When are we going to decide that the price for "help" from our erstwhile friends the Paks is too high for the miserable returns?
Hmm. Let's see. They allow Uncle Binnie to hold up in Hey Abbotabad for freaking YEARs. And, we know the ISI has been double dealing, using terror as an instrument of their foreign policy, playing chummy with us at the same time they are palling around with the Haqqani network, while issuing Captain Louis Renault denials, and now we have Admiral Mullen being more blunt public and straightforward about the ISI than is usual for careful diplomatic folks. Just carefully read the wording in this story, and let it sink in.
The Obama administration put its fragile alliance with Pakistan on the line Thursday, accusing the country's intelligence service of aiding a militant group considered responsible for a string of attacks, including last week's assault on the U.S. Embassy in Afghanistan.
U.S. Joint Chiefs Chairman Adm. Mike Mullen accused Pakistan's intelligence agency of having ties to the militant Haqqani network, responsible for the attack on the U.S. embassy in Afghanistan. The charge came during congressional testimony in which Adm. Mike Mullen, chairman of the Joint Chiefs of Staff, said the militant Haqqani network "acts as a veritable arm of Pakistan's Inter-Services Intelligence agency," its main spy service.
Adm. Mullen has led previous U.S. efforts to improve U.S.-Pakistani relations, adding weight to his allegation that attacks such as the one at the U.S. Embassy and the nearby North Atlantic Treaty Organization headquarters were carried out "with ISI support."
Military officials said later there was no evidence that the ISI actually directed that attack, but that it has provided strategic support to the Haqqanis.
In addition to the embassy attack, Adm. Mullen said Haqqani operatives had planned a series of attacks with ISI support, including a truck bomb attack Sept. 11 in Wardak province and a June 28 assault on Kabul's Inter-Continental Hotel.
The Haqqani network was also one of the groups U.S. officials said was responsible for the 2009 attack on a CIA base in Afghanistan's Khost province that killed seven agency employees in one of the biggest losses of life in the agency's history.
"We simply cannot allow these kinds of terrorists to be able to go into Afghanistan, attack our forces, and then return to Pakistan for safe haven and not face any kind of pressure from the Pakistanis for that to stop," Mr. Panetta said.
Now one can quibble over strategic v tactical support, but the fact of the matter is, we have tolerated this because we think the counter-terror support we receive from Pakistan, such as it is, is sufficiently valuable to offset the (there is no other way to put this) egregious insult to U.S. honor that is the ISI aiding people who we and Pakistan are damn well aware are going to kill our people, and who have been doing so with basic impunity for years.

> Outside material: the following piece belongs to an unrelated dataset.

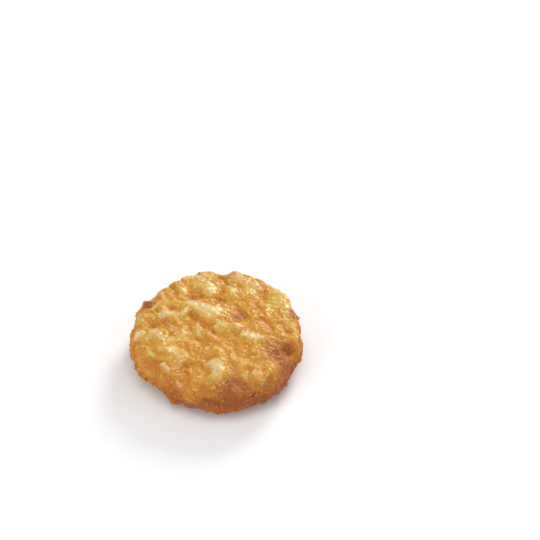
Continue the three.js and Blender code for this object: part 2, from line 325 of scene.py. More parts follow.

Adm. Mullen said support for extremist groups, including the Haqqani network and anti-Indian terror organization Lashkar-e-Taiba, was part of the Pakistani government's policy and served Islamabad's interests.
"The support of terrorism is part of their national strategy," Adm. Mullen said. "And that has to fundamentally shift."
Damn straight it does. And, also as obviously, if we continue to feed the beast, blithely continuing to give Pakistan aid, despite the obvious treachery and double dealing, NOTHING will change. They know that. We know that. Hell, even yellow dog knows it.
So, are we sending a clear signal as concerns the lucre? No. Not really.
The burgeoning dispute threatens to further divide the two governments. On Wednesday, the Senate Appropriations Committee approved a measure that would tie $1 billion in military aid to Pakistan to Islamabad's cooperation on U.S. efforts against the Haqqanis.
Adm. Mullen, in his prepared testimony, said Pakistan itself could face sanctions over its support of the Haqqanis and other militant groups. The White House has already frozen more than $800 million in security assistance for Pakistan.
"Could" and "Would" doesn't equate to "will". The "tying" of aid to cooperation against the Haqqanis requires some sort of metric. Can there be any reliable metric? Can there be a metric that is a significant improvement over taking the Pakistani's word for it? Probably not. So, actual measures must be taken. We need to cut them off. They need something more than a gradual weening.
Possibilities ain't actualities. We need to move beyond would and could.